↓↓↓

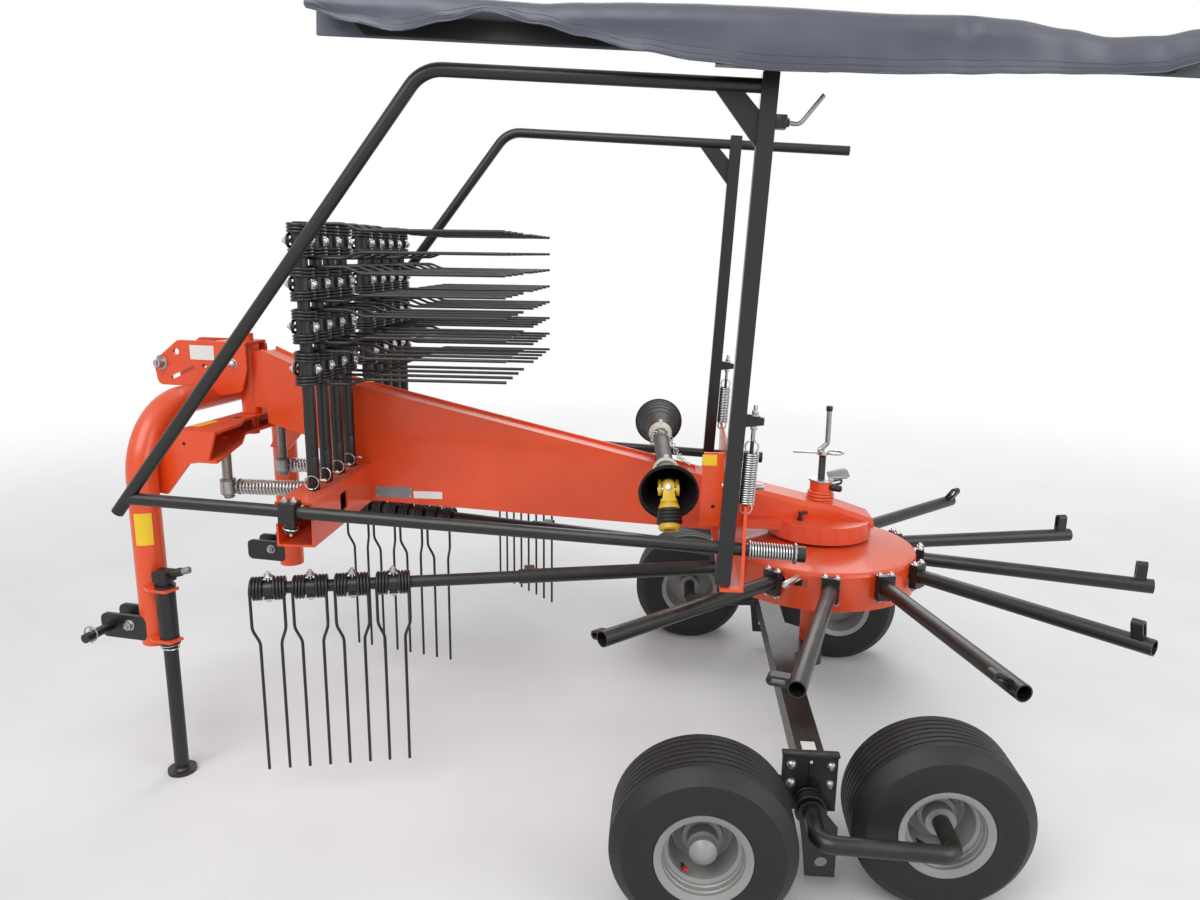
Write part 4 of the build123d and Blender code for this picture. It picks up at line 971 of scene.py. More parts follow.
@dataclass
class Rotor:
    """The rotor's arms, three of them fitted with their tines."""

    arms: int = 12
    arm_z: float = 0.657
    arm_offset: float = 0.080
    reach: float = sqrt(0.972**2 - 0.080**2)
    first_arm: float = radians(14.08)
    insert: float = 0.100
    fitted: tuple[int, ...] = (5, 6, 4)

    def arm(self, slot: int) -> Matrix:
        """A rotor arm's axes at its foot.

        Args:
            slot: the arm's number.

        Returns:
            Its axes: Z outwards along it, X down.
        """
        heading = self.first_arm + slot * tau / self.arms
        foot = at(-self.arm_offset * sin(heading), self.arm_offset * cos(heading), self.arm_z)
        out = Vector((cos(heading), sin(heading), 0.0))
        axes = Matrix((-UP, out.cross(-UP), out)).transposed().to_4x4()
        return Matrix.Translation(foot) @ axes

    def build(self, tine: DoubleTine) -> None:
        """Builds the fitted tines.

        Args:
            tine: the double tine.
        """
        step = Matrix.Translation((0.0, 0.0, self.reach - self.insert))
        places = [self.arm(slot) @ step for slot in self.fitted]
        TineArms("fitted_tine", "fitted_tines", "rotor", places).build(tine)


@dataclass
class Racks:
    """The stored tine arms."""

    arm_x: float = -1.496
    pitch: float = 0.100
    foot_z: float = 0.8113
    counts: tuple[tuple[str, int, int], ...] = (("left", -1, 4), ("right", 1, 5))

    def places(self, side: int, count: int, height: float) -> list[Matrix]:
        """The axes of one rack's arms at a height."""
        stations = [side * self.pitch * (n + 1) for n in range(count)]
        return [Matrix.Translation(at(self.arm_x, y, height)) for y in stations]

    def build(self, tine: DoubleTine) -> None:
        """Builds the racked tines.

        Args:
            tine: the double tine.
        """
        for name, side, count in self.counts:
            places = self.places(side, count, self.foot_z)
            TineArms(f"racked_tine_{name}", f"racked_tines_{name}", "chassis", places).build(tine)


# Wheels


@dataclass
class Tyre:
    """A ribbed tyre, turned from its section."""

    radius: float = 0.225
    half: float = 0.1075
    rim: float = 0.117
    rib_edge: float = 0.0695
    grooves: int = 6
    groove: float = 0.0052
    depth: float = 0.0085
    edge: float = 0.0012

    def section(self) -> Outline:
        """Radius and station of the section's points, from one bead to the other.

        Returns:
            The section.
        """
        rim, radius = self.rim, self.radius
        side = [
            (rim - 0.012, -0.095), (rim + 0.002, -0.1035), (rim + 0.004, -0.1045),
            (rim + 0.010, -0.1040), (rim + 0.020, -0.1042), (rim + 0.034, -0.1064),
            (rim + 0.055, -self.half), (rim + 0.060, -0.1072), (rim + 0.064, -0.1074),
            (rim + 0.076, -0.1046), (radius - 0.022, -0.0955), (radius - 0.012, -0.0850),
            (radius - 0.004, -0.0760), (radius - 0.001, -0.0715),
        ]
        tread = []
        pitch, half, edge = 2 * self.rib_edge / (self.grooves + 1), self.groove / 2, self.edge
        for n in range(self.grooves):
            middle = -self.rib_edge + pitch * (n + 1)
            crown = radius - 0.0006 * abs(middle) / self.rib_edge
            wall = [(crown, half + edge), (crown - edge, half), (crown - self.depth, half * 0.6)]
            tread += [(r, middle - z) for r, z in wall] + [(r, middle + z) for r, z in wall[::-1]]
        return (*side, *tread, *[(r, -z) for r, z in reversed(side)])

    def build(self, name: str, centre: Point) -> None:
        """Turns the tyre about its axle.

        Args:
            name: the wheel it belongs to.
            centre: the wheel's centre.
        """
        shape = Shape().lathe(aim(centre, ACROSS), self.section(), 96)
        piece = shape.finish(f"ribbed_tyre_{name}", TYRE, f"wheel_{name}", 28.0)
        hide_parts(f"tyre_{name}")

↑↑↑

■ **GIVEN TASK**:
Restate the data above word for word, please.

■ **EXERCISE ANSWER**:
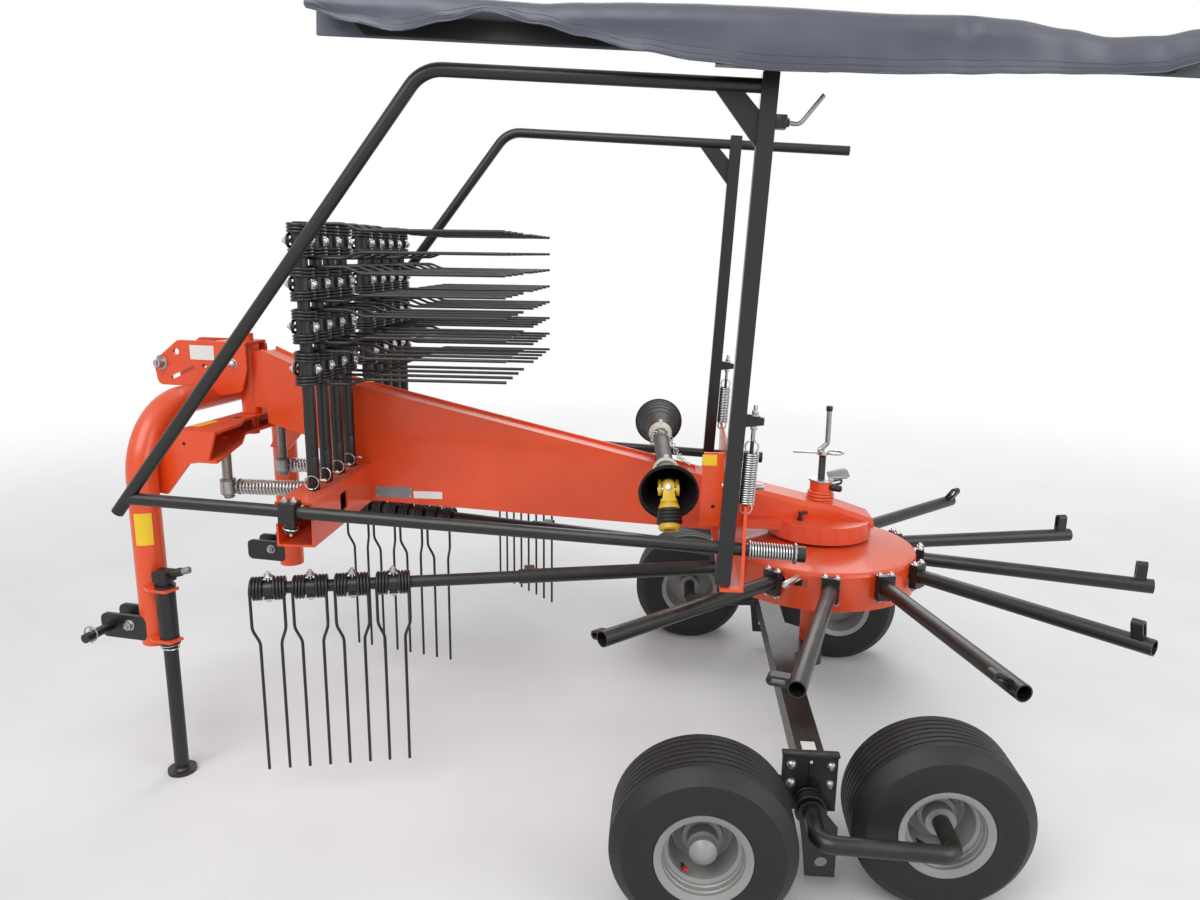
Write part 4 of the build123d and Blender code for this picture. It picks up at line 971 of scene.py. More parts follow.
@dataclass
class Rotor:
    """The rotor's arms, three of them fitted with their tines."""

    arms: int = 12
    arm_z: float = 0.657
    arm_offset: float = 0.080
    reach: float = sqrt(0.972**2 - 0.080**2)
    first_arm: float = radians(14.08)
    insert: float = 0.100
    fitted: tuple[int, ...] = (5, 6, 4)

    def arm(self, slot: int) -> Matrix:
        """A rotor arm's axes at its foot.

        Args:
            slot: the arm's number.

        Returns:
            Its axes: Z outwards along it, X down.
        """
        heading = self.first_arm + slot * tau / self.arms
        foot = at(-self.arm_offset * sin(heading), self.arm_offset * cos(heading), self.arm_z)
        out = Vector((cos(heading), sin(heading), 0.0))
        axes = Matrix((-UP, out.cross(-UP), out)).transposed().to_4x4()
        return Matrix.Translation(foot) @ axes

    def build(self, tine: DoubleTine) -> None:
        """Builds the fitted tines.

        Args:
            tine: the double tine.
        """
        step = Matrix.Translation((0.0, 0.0, self.reach - self.insert))
        places = [self.arm(slot) @ step for slot in self.fitted]
        TineArms("fitted_tine", "fitted_tines", "rotor", places).build(tine)


@dataclass
class Racks:
    """The stored tine arms."""

    arm_x: float = -1.496
    pitch: float = 0.100
    foot_z: float = 0.8113
    counts: tuple[tuple[str, int, int], ...] = (("left", -1, 4), ("right", 1, 5))

    def places(self, side: int, count: int, height: float) -> list[Matrix]:
        """The axes of one rack's arms at a height."""
        stations = [side * self.pitch * (n + 1) for n in range(count)]
        return [Matrix.Translation(at(self.arm_x, y, height)) for y in stations]

    def build(self, tine: DoubleTine) -> None:
        """Builds the racked tines.

        Args:
            tine: the double tine.
        """
        for name, side, count in self.counts:
            places = self.places(side, count, self.foot_z)
            TineArms(f"racked_tine_{name}", f"racked_tines_{name}", "chassis", places).build(tine)


# Wheels


@dataclass
class Tyre:
    """A ribbed tyre, turned from its section."""

    radius: float = 0.225
    half: float = 0.1075
    rim: float = 0.117
    rib_edge: float = 0.0695
    grooves: int = 6
    groove: float = 0.0052
    depth: float = 0.0085
    edge: float = 0.0012

    def section(self) -> Outline:
        """Radius and station of the section's points, from one bead to the other.

        Returns:
            The section.
        """
        rim, radius = self.rim, self.radius
        side = [
            (rim - 0.012, -0.095), (rim + 0.002, -0.1035), (rim + 0.004, -0.1045),
            (rim + 0.010, -0.1040), (rim + 0.020, -0.1042), (rim + 0.034, -0.1064),
            (rim + 0.055, -self.half), (rim + 0.060, -0.1072), (rim + 0.064, -0.1074),
            (rim + 0.076, -0.1046), (radius - 0.022, -0.0955), (radius - 0.012, -0.0850),
            (radius - 0.004, -0.0760), (radius - 0.001, -0.0715),
        ]
        tread = []
        pitch, half, edge = 2 * self.rib_edge / (self.grooves + 1), self.groove / 2, self.edge
        for n in range(self.grooves):
            middle = -self.rib_edge + pitch * (n + 1)
            crown = radius - 0.0006 * abs(middle) / self.rib_edge
            wall = [(crown, half + edge), (crown - edge, half), (crown - self.depth, half * 0.6)]
            tread += [(r, middle - z) for r, z in wall] + [(r, middle + z) for r, z in wall[::-1]]
        return (*side, *tread, *[(r, -z) for r, z in reversed(side)])

    def build(self, name: str, centre: Point) -> None:
        """Turns the tyre about its axle.

        Args:
            name: the wheel it belongs to.
            centre: the wheel's centre.
        """
        shape = Shape().lathe(aim(centre, ACROSS), self.section(), 96)
        piece = shape.finish(f"ribbed_tyre_{name}", TYRE, f"wheel_{name}", 28.0)
        hide_parts(f"tyre_{name}")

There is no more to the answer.